Неразумно делить шкуру неубитого медведя и бить себя в грудь, как вожак стаи горилл. Это вещи, которыми мы сейчас не занимаемся.

- Я слышал, как некоторые политиков говорили, дескать, они принципиально не считают соцдемов даже за людей. Как вы к ним относитесь?

- Я бы сказал так: с уважением. Единственные действительно принципиальные люди, которых я вижу в Рийгикогу, это – соцдемы.

- Даже после голосования по вынесению вотума недоверия министру юстиции Рейнсалу?
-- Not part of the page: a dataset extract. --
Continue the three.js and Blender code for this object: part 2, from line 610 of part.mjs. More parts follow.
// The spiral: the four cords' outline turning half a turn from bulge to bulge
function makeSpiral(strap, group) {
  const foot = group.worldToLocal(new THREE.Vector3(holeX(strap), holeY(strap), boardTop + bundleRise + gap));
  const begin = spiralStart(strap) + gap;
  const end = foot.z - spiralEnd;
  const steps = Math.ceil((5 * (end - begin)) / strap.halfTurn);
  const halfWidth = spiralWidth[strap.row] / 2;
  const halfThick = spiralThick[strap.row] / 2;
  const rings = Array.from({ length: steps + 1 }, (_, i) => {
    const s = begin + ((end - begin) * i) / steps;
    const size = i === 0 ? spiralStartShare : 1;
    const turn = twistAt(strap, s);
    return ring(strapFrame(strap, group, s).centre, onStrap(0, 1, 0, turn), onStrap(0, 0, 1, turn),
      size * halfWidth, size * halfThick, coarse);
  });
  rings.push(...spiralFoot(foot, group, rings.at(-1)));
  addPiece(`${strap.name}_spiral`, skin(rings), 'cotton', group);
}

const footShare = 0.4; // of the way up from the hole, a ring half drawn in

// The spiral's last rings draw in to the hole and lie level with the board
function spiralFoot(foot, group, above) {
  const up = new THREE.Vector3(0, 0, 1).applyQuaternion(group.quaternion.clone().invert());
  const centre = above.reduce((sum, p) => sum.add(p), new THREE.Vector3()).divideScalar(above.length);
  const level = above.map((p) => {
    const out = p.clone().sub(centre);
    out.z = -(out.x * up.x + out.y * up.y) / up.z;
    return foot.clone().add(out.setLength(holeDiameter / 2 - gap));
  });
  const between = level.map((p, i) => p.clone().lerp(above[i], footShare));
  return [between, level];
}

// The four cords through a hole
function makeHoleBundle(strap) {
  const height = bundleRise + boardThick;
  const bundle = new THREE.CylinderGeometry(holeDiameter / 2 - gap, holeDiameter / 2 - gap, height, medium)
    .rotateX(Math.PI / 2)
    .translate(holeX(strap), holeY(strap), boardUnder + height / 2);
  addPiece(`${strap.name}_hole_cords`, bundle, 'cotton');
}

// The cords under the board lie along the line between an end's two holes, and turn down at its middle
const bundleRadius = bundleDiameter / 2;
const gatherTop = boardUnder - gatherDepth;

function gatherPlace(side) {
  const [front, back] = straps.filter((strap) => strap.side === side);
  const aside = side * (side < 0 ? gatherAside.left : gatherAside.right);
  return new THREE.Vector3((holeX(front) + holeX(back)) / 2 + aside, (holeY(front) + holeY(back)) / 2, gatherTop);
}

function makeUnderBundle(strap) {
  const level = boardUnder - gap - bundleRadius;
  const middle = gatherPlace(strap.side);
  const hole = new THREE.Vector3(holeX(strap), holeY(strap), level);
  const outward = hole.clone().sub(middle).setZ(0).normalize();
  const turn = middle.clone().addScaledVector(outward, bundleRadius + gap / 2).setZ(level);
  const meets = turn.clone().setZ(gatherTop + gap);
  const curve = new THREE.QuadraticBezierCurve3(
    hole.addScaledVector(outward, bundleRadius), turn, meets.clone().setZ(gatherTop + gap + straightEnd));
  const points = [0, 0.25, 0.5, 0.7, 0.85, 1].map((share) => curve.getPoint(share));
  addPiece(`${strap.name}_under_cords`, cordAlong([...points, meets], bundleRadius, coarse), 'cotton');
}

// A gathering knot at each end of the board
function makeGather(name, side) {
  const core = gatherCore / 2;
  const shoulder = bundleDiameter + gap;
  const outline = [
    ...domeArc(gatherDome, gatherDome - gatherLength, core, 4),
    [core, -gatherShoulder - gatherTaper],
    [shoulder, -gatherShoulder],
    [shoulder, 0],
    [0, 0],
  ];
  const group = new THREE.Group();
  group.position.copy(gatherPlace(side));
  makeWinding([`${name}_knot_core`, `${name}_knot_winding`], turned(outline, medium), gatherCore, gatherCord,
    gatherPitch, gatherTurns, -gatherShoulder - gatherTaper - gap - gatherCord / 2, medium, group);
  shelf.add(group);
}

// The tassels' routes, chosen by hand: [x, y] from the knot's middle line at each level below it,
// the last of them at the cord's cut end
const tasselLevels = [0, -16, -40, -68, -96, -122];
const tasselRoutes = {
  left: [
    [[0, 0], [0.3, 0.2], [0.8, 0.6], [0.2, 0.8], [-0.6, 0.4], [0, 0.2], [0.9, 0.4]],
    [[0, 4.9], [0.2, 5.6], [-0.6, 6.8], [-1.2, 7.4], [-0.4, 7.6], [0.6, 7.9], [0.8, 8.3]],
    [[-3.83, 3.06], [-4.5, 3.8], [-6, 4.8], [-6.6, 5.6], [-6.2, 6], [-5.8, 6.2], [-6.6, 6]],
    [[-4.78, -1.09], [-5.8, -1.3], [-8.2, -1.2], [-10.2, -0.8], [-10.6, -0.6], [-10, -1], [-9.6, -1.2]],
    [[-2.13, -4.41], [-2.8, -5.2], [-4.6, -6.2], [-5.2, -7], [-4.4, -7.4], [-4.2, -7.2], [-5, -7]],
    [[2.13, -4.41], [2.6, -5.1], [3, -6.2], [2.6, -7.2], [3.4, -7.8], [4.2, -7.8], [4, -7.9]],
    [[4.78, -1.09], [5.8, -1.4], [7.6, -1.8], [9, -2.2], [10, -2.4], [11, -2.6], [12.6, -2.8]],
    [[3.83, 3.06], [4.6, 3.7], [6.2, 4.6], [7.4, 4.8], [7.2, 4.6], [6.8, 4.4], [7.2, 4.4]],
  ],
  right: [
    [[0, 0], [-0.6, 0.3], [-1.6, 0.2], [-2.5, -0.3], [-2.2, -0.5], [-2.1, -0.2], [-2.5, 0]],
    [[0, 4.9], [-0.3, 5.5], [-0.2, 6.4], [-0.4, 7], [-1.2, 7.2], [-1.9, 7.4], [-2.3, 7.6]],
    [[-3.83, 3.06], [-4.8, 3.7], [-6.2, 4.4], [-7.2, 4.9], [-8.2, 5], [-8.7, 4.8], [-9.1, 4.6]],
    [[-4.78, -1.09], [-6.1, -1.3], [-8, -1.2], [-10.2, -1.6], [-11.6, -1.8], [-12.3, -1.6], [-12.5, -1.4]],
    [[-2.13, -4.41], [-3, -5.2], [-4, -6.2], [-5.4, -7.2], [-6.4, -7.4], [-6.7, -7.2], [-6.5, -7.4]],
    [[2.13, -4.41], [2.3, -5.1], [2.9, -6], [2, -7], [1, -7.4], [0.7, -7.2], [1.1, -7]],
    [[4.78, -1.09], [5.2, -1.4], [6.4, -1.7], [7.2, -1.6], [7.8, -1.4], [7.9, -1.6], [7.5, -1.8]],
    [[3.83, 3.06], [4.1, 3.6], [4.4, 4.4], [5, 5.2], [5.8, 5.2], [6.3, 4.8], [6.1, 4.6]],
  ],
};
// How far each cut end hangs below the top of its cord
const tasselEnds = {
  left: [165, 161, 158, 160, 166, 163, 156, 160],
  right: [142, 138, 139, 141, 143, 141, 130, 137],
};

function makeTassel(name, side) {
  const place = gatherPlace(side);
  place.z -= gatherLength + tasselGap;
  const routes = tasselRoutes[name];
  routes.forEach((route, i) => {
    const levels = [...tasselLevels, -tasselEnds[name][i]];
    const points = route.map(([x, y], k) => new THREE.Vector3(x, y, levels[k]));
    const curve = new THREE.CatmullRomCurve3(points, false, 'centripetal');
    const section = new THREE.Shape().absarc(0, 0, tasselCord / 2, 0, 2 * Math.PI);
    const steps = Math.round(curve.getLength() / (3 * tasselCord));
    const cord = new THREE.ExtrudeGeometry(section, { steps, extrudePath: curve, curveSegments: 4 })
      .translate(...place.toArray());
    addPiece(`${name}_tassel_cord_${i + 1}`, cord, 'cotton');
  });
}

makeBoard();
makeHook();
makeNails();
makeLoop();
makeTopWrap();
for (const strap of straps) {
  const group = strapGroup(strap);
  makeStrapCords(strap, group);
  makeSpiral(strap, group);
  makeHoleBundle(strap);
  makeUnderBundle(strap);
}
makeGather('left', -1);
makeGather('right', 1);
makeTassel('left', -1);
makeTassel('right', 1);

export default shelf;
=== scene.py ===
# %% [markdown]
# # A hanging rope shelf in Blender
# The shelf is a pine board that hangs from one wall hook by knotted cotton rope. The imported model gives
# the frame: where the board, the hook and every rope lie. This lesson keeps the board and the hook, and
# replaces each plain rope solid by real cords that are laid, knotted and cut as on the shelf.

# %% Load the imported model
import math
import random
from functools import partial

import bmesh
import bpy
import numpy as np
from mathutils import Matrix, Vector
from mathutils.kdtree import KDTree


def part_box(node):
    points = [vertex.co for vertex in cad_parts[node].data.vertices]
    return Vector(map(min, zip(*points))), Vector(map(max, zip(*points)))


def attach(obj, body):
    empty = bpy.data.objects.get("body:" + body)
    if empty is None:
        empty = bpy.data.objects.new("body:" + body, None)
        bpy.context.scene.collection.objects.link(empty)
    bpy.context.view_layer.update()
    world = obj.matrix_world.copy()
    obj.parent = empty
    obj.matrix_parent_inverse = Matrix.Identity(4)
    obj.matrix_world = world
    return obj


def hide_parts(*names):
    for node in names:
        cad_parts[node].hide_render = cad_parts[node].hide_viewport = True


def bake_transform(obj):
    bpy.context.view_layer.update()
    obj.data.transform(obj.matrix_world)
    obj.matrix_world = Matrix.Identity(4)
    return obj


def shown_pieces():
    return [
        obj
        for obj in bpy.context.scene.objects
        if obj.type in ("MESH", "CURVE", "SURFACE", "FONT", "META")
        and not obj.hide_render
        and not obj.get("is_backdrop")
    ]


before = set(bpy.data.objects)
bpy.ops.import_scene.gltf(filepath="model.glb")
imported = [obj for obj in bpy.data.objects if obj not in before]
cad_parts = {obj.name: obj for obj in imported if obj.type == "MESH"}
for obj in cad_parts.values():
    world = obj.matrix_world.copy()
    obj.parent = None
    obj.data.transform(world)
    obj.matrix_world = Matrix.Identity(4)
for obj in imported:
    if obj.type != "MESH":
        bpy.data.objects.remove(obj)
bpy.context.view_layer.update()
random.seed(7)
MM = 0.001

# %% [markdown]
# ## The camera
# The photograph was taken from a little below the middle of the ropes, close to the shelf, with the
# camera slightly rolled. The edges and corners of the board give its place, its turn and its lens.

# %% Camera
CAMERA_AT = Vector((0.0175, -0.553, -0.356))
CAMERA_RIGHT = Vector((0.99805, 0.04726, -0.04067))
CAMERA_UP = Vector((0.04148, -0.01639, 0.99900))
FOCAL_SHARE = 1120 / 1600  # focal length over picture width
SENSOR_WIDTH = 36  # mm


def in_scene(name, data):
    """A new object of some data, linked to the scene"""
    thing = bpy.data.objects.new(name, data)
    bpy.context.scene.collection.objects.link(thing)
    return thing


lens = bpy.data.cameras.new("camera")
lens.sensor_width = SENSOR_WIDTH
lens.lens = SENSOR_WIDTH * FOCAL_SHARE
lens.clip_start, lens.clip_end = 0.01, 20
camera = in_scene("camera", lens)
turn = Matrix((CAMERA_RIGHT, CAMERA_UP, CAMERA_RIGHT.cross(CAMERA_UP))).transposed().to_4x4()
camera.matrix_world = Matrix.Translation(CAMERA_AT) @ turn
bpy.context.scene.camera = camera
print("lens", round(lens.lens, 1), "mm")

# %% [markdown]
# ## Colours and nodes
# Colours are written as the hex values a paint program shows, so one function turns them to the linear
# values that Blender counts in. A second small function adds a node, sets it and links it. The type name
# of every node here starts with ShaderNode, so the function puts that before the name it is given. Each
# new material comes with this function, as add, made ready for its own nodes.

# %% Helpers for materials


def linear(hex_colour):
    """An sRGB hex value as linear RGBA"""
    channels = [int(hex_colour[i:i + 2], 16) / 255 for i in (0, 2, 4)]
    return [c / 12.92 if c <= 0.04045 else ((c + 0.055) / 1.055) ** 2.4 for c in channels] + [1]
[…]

- Ну, да, это была банановая кожура, на которой они поскользнулись и очень больно ударились. Все ошибаются, все поскальзываются, но если сравнивать IRL  и соцдемов, но совершенно ясно, что соцдемы – это принципиальные люди, а IRL – нет.

- Вы три года в парламенте. Что было самым грязным, из того, что вам пришлось наблюдать в политике?

- Это – вранье и контрпропаганда. Я не буду называть имен, но крайне противно поступил одни человек из IRL, который делал вид, что очень хочет перейти к нам, а когда ему стало понятно, что при помощи этих разговоров получить у нас внутреннюю информацию невозможно, он попытался начать нам вредить. Как я не хочу распинать бывших коммунистов, так я не буду распинать и тех людей, которые считают, что такими трюками в политике можно добиться большего успеха, чем, если оставаться непоколебимым и отвечать за свои слова.

- Вы когда-нибудь врете?

- Я, скорее, не договариваю.

- Как вы считаете, какой возраст лучший для политика?

- Я оборачиваюсь на свою жизнь и думаю, что если бы в 30 лет я стал премьер-министром, то я не был бы еще достаточно готов. Было еще очень мало жизненного опыта и зрелости. Чувствую, что в теперешнем своем возрасте в принятии решений я более взвешен, способен многое видеть насквозь лучше, чем 10 или 15 лет назад. Жизнь все время учит, если ты способен воспринимать ее уроки.

- То есть, Яаку Мадисону нужно ждать еще лет 40?

- Яак – прирожденный политик, и он очень быстро учится. Но ему не хватает образования. Я постоянно ему напоминаю: парень, где твое университетское образование? И еще ему нужно больше глубины. Беда молодых людей в том, что нет в них глубины, больше скользят по поверхности. Но это придет. Молодость – это недостаток, который со временем проходит.

- Вы боитесь смерти?

- Напрямую – не боюсь. Если ты, по сути, прожил длинную жизнь, ты в какой-то момент обнаруживаешь, что очень многое начинает повторяться, жизнь перестает быть захватывающей. Тогда ты думаешь, что смерть – это не так страшно. Но если возникает какая-то ситуация со здоровьем, то ты, конечно, еще не хочешь умирать. Это скорее рациональное рассуждение, что пожил, но умирать, конечно, еще не хочется.

- А чего боится Март Хельме?

- Напрямую ничего не боится. Я хотел бы, чтобы эстонскому народу не пришлось заново пережить те же страдания, как во время Второй Мировой войны и позже – в сталинские времена. Я помню сталинские времена, это было страшно. Если я чего-то и боюсь, то того, что наша государственность не устоит, если в мире начнут происходить какие-то вещи. Этого я лично боюсь намного больше, чем чего-то другого.